Z roku na rok rośnie nasza świadomość w zakresie kupowanej żywności. Coraz częściej sprawdzamy skład i pochodzenie produktów, które spożywamy. Ceniący zdrowie i naturalność klienci docenią rozwijającą się ideę czystej etykiety. Świadomy konsument wybiera zawsze zdrową i naturalną żywność. Dlatego ważne dla niego są etykiety produktów. Żądanie konsumentów, co do oferowania produktów pod tzw. czystą etykietą nie spełni się z dnia na dzień. Jest to złożony proces, który wymaga działania zarówno organów kontrolnych, ustawodawczych jak i producentów żywności.

Rozwijanie produkcji wyrobów z tzw. czystą etykietą to niewątpliwie ukłon w stronę potrzeb konsumentów. To z założenia powrót do natury i żywności mniej przetworzonej. Jednak w całym tym procesie należy zwracać także uwagę nie tylko na skład recepturowy, ale także na jakość użytych surowców, procedury technologiczne w jakich tworzone są produkty oraz końcową, niejednokrotnie pomijaną wartość odżywczą produktów.

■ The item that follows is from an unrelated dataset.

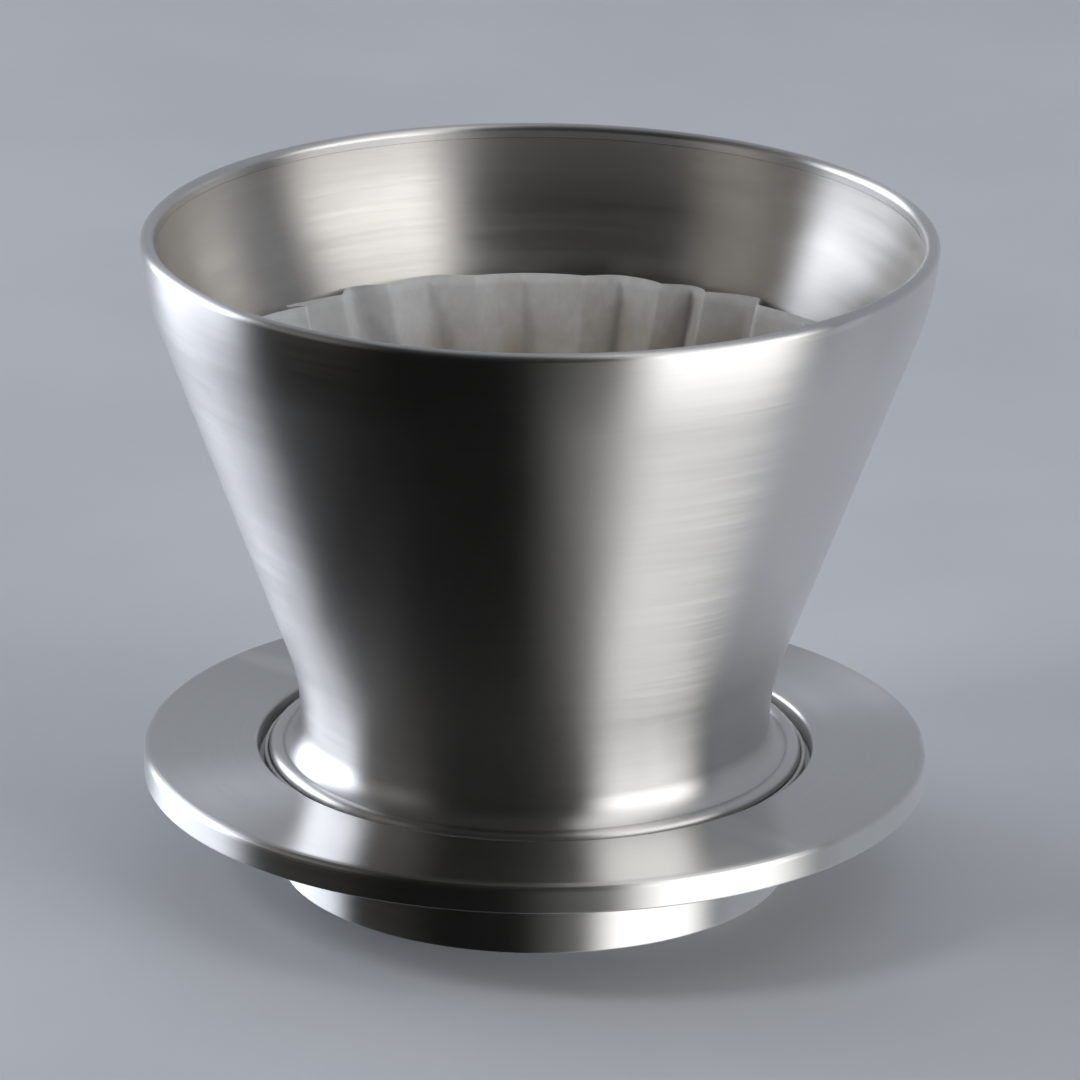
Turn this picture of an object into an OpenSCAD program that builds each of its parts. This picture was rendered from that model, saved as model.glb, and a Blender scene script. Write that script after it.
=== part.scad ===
// Pour over coffee dripper: a double-walled steel cone that lifts out of a
// recessed base ring, with a fluted paper filter standing in the cone.
// +Z is up, the origin is the centre of the collar's lower edge, sizes in mm.

/* [Body] */
// Outside diameter of the rim
rim_d = 110; // [106:1:114]
// Height of the rim above the base's top face
body_h = 74.3; // [70:0.1:80]
// Outside diameter of the waist
waist_d = 66; // [64:1:67]
// Height of the waist above the base's top face
waist_h = 4; // [4:0.1:4.5]
// Radius of the long curve that ends at the rim
lip_curve = 40; // [32:1:44]
// Radius of the curve from the waist up to the cone
waist_curve = 30; // [24:1:34]
// Radius of the flare from the waist down to the foot
foot_fillet = 5; // [4.8:0.1:5]
// Radius of the rolled bead round the foot
bead_r = 1.2; // [1.1:0.05:1.2]
// Sheet thickness of both walls
sheet = 0.6; // [0.5:0.05:0.65]
// Width of the rim, from the outside wall to the inside wall
rim_w = 2; // [1.8:0.1:2.4]
// Depth of the rim's inside return, down to the seam with the liner
return_h = 1.8; // [1.5:0.1:3]

/* [Drain] */
// Height of the drain disc's top above the base's top face
floor_h = 4.4; // [4.2:0.1:5]
// Thickness of the drain disc
disc_t = 1; // [0.8:0.1:1.2]
// Diameter of a drain hole
drain_hole_d = 3.2; // [2:0.1:4]
// Height of the ribs that keep the paper off the disc
rib_h = 0.7; // [0.4:0.1:1]

/* [Base] */
// Outside diameter of the base ring
base_d = 110; // [104:1:120]
// Thickness of the base ring at its edge
base_h = 4.3; // [4.3:0.1:6]
// Diameter of the recess that the foot sits in
recess_d = 78; // [77.6:0.1:79]
// Outside diameter of the collar
collar_d = 71.6; // [70:0.2:71.8]
// Length of the collar below the base ring
collar_h = 13.7; // [8:0.1:20]
// Sheet thickness of the base cover
cover_t = 0.7; // [0.6:0.05:0.7]
// Sheet thickness of the plate that closes the base ring
underplate_t = 0.6; // [0.5:0.05:0.6]
// Thickness of the seal under the foot
seal_t = 0.8; // [0.7:0.05:0.8]

/* [Filter] */
// Height of the paper filter
filter_h = 49; // [40:1:60]
// Number of flutes round the filter
flute_count = 24; // [16:1:30]
// Depth of a flute at the filter's top edge
flute_depth = 4.2; // [2:0.1:5]
// Thickness of the paper
paper_t = 0.3; // [0.2:0.05:0.5]

/* [Hidden] */
$fn = 96;

steel = [0.72, 0.71, 0.69];
bright_steel = [0.78, 0.77, 0.75];
silicone = [0.75, 0.76, 0.77];
paper_white = [0.93, 0.91, 0.86];

slack = 0.04;            // gap left between pieces that touch
weld_gap = 0.1;          // gap left where a weld joins two pieces
arc_steps = 20;          // segments in a long curve
corner_steps = 5;        // segments in a small corner

rim_r = rim_d / 2;
waist_r = waist_d / 2;
top_z = collar_h + base_h;              // top face of the base ring
rim_z = top_z + body_h;
waist_z = top_z + waist_h;
lip_z = rim_z - rim_w / 2;              // centre of the rounded rim

// The body's outside is one smooth line: the foot's flare, the waist curve, a
// straight cone and the rim curve. The rim curve's centre is a little above
// the rim, so the wall still leans outwards by a few degrees at the top.
flare_c = [waist_r + foot_fillet, waist_z];
waist_c = [waist_r + waist_curve, waist_z];
rim_curve_rise = 1.8;
rim_curve_reach = sqrt(pow(lip_curve, 2) - pow(rim_curve_rise + rim_w / 2, 2));
lip_c = [rim_r - rim_curve_reach, rim_z + rim_curve_rise];
span = lip_c - waist_c;
cone_a = asin((lip_curve + waist_curve) / norm(span)) + atan2(span.x, span.y);

// The liner lies inside the outer wall, and its top edge butts against the
// rim's return.
liner_in = rim_w;                       // inset of the liner's inside face
liner_out = rim_w - sheet;              // inset of its outside face
seam_z = rim_z - return_h;              // lower edge of the rim's return

disc_z = top_z + floor_h;               // top face of the drain disc
ledge_z = disc_z - disc_t;              // the disc rests on the liner's ledge
ledge_w = 4;                            // width of that ledge
disc_gap = 0.3;                         // gap round the disc
hub_lap = 0.3;                          // how far the closure's hub laps the ledge
disc_r = cone_r(ledge_z, liner_in) - disc_gap;
hub_r = disc_r + disc_gap - ledge_w + hub_lap;

// The bead's circle passes through the end of the flare.
flare_end_a = 57;                       // angle of the flare's end below level
bead_lean = 40;                         // how far below level the bead's centre lies
flare_end = flare_c - foot_fillet * [cos(flare_end_a), sin(flare_end_a)];
bead_c = flare_end + bead_r * [cos(bead_lean), -sin(bead_lean)];
free_edge_a = -120;                     // where the rolled edge ends
foot_z = bead_c.y - bead_r;             // lowest line of the body

seat_z = foot_z - seal_t;               // floor of the recess in the base
recess_r = recess_d / 2;
collar_r = collar_d / 2;
collar_bend = 0.8;                      // radius where the ledge turns down
ledge_bend = 0.6;                       // the same bend's radius on its underside
base_r = base_d / 2;

filter_z = disc_z + rib_h + slack;
foot_gap = 0.9;                         // gap round the filter's foot
mouth_gap = 0.6;                        // gap round the filter's top edge
filter_foot_r = cone_r(filter_z, liner_in) - foot_gap;
filter_top_r = cone_r(filter_z + filter_h, liner_in) - mouth_gap;

// Radius of the straight cone at height z, inset by d from the outside.
function cone_r(z, d) =
    lip_c.x + (lip_curve - d) / cos(cone_a)
    - (lip_c.y - z) * tan(cone_a);

// Points on a circle from angle a to angle b.
function arc(c, r, a, b, steps = arc_steps) =
    [for (i = [0 : steps]) c + r * [cos(a + (b - a) * i / steps), sin(a + (b - a) * i / steps)]];

function reversed(path) = [for (i = [len(path) - 1 : -1 : 0]) path[i]];

// Angle on the rim curve, inset by d, at height z.
function lip_a(z, d) = asin((z - lip_c.y) / (lip_curve - d));

// The three curves of the body's line, each inset by d and running upwards.
function flare(d, further = 0) = arc(flare_c, foot_fillet + d, 180 + flare_end_a + further, 180);
function waist(d) = arc(waist_c, waist_curve + d, 180, 180 - cone_a);
function lip(d, z) = arc(lip_c, lip_curve - d, -cone_a, lip_a(z, d));
function lip_between(d, z0, z1) = arc(lip_c, lip_curve - d, lip_a(z0, d), lip_a(z1, d), corner_steps);

// A closed outline whose corners, [x, y, radius], are rounded.
function rounded(corners) = [
    for (i = [0 : len(corners) - 1])
        let (
            n = len(corners),
            p = [corners[i].x, corners[i].y],
            a = corners[(i + n - 1) % n],
            b = corners[(i + 1) % n],
            u = unit([a.x, a.y] - p),
            v = unit([b.x, b.y] - p),
            half = acos(u * v) / 2,
            r = corners[i].z,
            c = p + unit(u + v) * r / sin(half),
            turn = (u.x * v.y - u.y * v.x > 0 ? 1 : -1) * (180 - 2 * half),
            first = atan2((p + u * r / tan(half) - c).y, (p + u * r / tan(half) - c).x)
        )
        each r == 0 ? [p] : arc(c, r, first, first - turn, corner_steps)
];

function unit(v) = v / norm(v);

module lathe(points) rotate_extrude() polygon(points);

// Outer wall, with a rolled bead at the foot and a rounded rim that returns
// down the inside.
module outer_shell() {
    rim_c = lip_c + [(lip_curve - rim_w / 2) * cos(lip_a(lip_z, rim_w / 2)), lip_z - lip_c.y];
    inner_meet_a = 185;      // where the bead's inside meets the wall's inside
    run_on_a = 5;            // how much further the wall's inside runs to meet it
    bead_steps = 32;
    color(steel)
    lathe(concat(
        flare(0), waist(0), lip(0, lip_z),
        arc(rim_c, rim_w / 2, 0, 180),
        lip_between(liner_in, lip_z, seam_z),
        lip_between(liner_out, seam_z, lip_z),
        arc(rim_c, rim_w / 2 - sheet, 180, 0),
        reversed(lip(sheet, lip_z)), reversed(waist(sheet)), reversed(flare(sheet, run_on_a)),
        arc(bead_c, bead_r - sheet, inner_meet_a, free_edge_a, bead_steps),
        arc(bead_c, bead_r, free_edge_a, 180 - bead_lean, bead_steps)
    ));
}

// Inner wall, from the seam under the rim to the ledge under the drain disc.
module inner_liner() {
    corner_r = 1;
    low_z = ledge_z - sheet;
    top_edge_z = seam_z - slack;
    wall_in_r = cone_r(ledge_z, liner_in);
    wall_out_r = cone_r(low_z, liner_out);
    color(bright_steel)
    lathe(concat(
        [[wall_in_r - ledge_w, low_z], [wall_out_r - corner_r, low_z]],
        arc([wall_out_r - corner_r, low_z + corner_r], corner_r, -90, -cone_a, corner_steps),
        lip(liner_out, top_edge_z),
        reversed(lip(liner_in, top_edge_z)),
        [[wall_in_r, ledge_z], [wall_in_r - ledge_w, ledge_z]]
    ));
}

// Number of drain holes in a ring, where ring 0 is the hole in the middle.
function holes_in(ring) = max(1, 6 * ring);

// Perforated disc with ribs that hold the paper off its face.
module drain_disc() {
    ring_count = 3;
    ring_pitch = disc_r * 0.3;
    rib_count = 12;
    rib_w = 1.2;
    rib_from = disc_r * 0.7;
    rib_length = disc_r * 0.25;
    color(bright_steel)
    difference() {
        union() {
            translate([0, 0, ledge_z + slack / 2]) cylinder(r = disc_r, h = disc_t);
            for (i = [0 : rib_count - 1])
                rotate(360 * (i + 0.5) / rib_count)
                translate([rib_from, -rib_w / 2, disc_z - disc_t / 2])
                cube([rib_length, rib_w, disc_t / 2 + rib_h]);
        }
        for (ring = [0 : ring_count - 1], i = [0 : holes_in(ring) - 1])
            rotate(360 * i / holes_in(ring))
            translate([ring * ring_pitch, 0, ledge_z - disc_t])
            cylinder(d = drain_hole_d, h = 3 * disc_t);
    }
}

// Annular cap that closes the space between the walls from below.
module foot_closure() {
    lift = 0.3;              // height of the plate above the body's lowest line
    bend_outside = 0.9;      // radii where the plate turns up into its hub
    bend_inside = 0.4;
    low = foot_z + lift;
    high = low + sheet;
    edge_r = bead_c.x + bead_r * cos(free_edge_a) - weld_gap;
    hub_top = ledge_z - sheet - slack;
    color(steel)
    lathe(rounded([
        [hub_r - sheet, low, bend_outside], [edge_r, low, 0], [edge_r, high, 0],
        [hub_r, high, bend_inside], [hub_r, hub_top, 0], [hub_r - sheet, hub_top, 0]
    ]));
}

// Silicone ring, L-shaped in section, that the foot stands on.
module foot_seal() {
    lip_t = 0.6;             // thickness of the lip that stands round the bead
    lip_h = 1;               // height of that lip above the body's lowest line
    lip_gap = 0.1;           // gap between the lip and the bead
    lip_round = 0.28;
    edge_round = 0.2;
    root_round = 0.1;
    low = seat_z + slack / 2;
    high = foot_z - slack / 2;
    lip_top = foot_z + lip_h;
    outer = bead_c.x + bead_r + lip_gap + lip_t;
    inner = collar_r - cover_t + collar_bend + slack;
    color(silicone)
    lathe(rounded([
        [inner, low, 0], [outer, low, edge_round],
        [outer, lip_top, lip_round], [outer - lip_t, lip_top, lip_round],
        [outer - lip_t, high, root_round], [inner, high, edge_round]
    ]));
}

// Top of the base ring, its recess and the collar, drawn from one sheet.
module base_cover() {
    collar_edge = 0.25;      // rounding of the collar's lower edge
    skirt_edge = [0.2, 0.3]; // of the skirt's lower edge, inside and outside
    rim_bend = [0.5, 1.1];   // radii of each bend, underneath and on top
    mouth_bend = [0.3, 0.6];
    seat_bend = [1, 0.3];
    under_seat = seat_z - cover_t;
    under_top = top_z - cover_t;
    color(steel)
    lathe(rounded([
        [collar_r, 0, collar_edge], [collar_r, under_seat, ledge_bend],
        [recess_r + cover_t, under_seat, seat_bend[0]], [recess_r + cover_t, under_top, mouth_bend[0]],
        [base_r - cover_t, under_top, rim_bend[0]], [base_r - cover_t, collar_h, skirt_edge[0]],
        [base_r, collar_h, skirt_edge[1]], [base_r, top_z, rim_bend[1]],
        [recess_r, top_z, mouth_bend[1]], [recess_r, seat_z, seat_bend[1]],
        [collar_r - cover_t, seat_z, collar_bend], [collar_r - cover_t, 0, collar_edge]
    ]));
}

// Flat plate that closes the base ring from below and rests on the server.
module base_underplate() {
    edge_round = 0.15;
    inner = collar_r + ledge_bend + slack;
    outer = base_r - cover_t - slack;
    high = collar_h + underplate_t;
    color(steel)
    lathe(rounded([
        [inner, collar_h, edge_round], [outer, collar_h, edge_round],
        [outer, high, 0], [inner, high, 0]
    ]));
}

// Outline of the fluted paper at tip radius r and flute depth d.
module flutes(r, d) {
    points_each = 6;
    steps = flute_count * points_each;
    polygon([for (i = [0 : steps - 1])
        let (a = 360 * i / steps)
        (r - d * (1 - cos(flute_count * a)) / 2) * [cos(a), sin(a)]]);
}

// Fluted paper cup. The flutes deepen towards the top, as the cone widens.
module paper_filter() {
    growth = filter_top_r / filter_foot_r;
    foot_depth = flute_depth / growth;
    color(paper_white)
    translate([0, 0, filter_z])
    difference() {
        linear_extrude(filter_h, scale = growth) flutes(filter_foot_r, foot_depth);
        translate([0, 0, paper_t])
        linear_extrude(filter_h, scale = growth) flutes(filter_foot_r - paper_t, foot_depth);
    }
}

outer_shell();
inner_liner();
drain_disc();
foot_closure();
foot_seal();
base_cover();
base_underplate();
paper_filter();
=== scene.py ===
import math
import random

import bpy
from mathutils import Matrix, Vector


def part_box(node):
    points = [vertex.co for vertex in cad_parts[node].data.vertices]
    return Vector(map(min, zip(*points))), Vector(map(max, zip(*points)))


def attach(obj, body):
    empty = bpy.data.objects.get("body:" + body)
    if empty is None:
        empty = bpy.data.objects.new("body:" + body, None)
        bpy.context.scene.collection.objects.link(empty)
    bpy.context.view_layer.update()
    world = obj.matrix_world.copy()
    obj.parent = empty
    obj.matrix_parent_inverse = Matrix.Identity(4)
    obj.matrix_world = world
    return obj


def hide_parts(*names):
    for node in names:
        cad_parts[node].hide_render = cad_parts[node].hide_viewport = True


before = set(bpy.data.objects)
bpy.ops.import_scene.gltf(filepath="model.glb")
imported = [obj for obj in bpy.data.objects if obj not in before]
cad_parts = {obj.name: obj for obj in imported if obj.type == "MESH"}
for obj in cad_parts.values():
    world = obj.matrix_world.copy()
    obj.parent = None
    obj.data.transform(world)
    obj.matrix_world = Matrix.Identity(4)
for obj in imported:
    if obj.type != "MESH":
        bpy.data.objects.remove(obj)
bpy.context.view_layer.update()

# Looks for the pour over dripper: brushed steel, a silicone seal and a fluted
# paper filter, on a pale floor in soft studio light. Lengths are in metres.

MM = 0.001


# ---------------------------------------------------------------- shader nodes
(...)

Jestem przekonana, że trend produktów z czystą etykietą będzie się dalej rozwijał. Z roku na rok rośnie, bowiem zainteresowanie klientów produktami o prozdrowotnych wartościach, mniej przetworzonymi i korzystniejszymi dla zdrowia. Dynamika rozwoju tego rynku będzie na pewno związana z wypracowaniem pewnego kompromisu między ceną, jaką klient będzie w stanie zapłacić za dany produkt, a jego wartością dodaną wynikającą z modyfikacji składu, wartości odżywczych oraz pewnego dopasowania do indywidualnych potrzeb konsumentów danej kategorii żywności.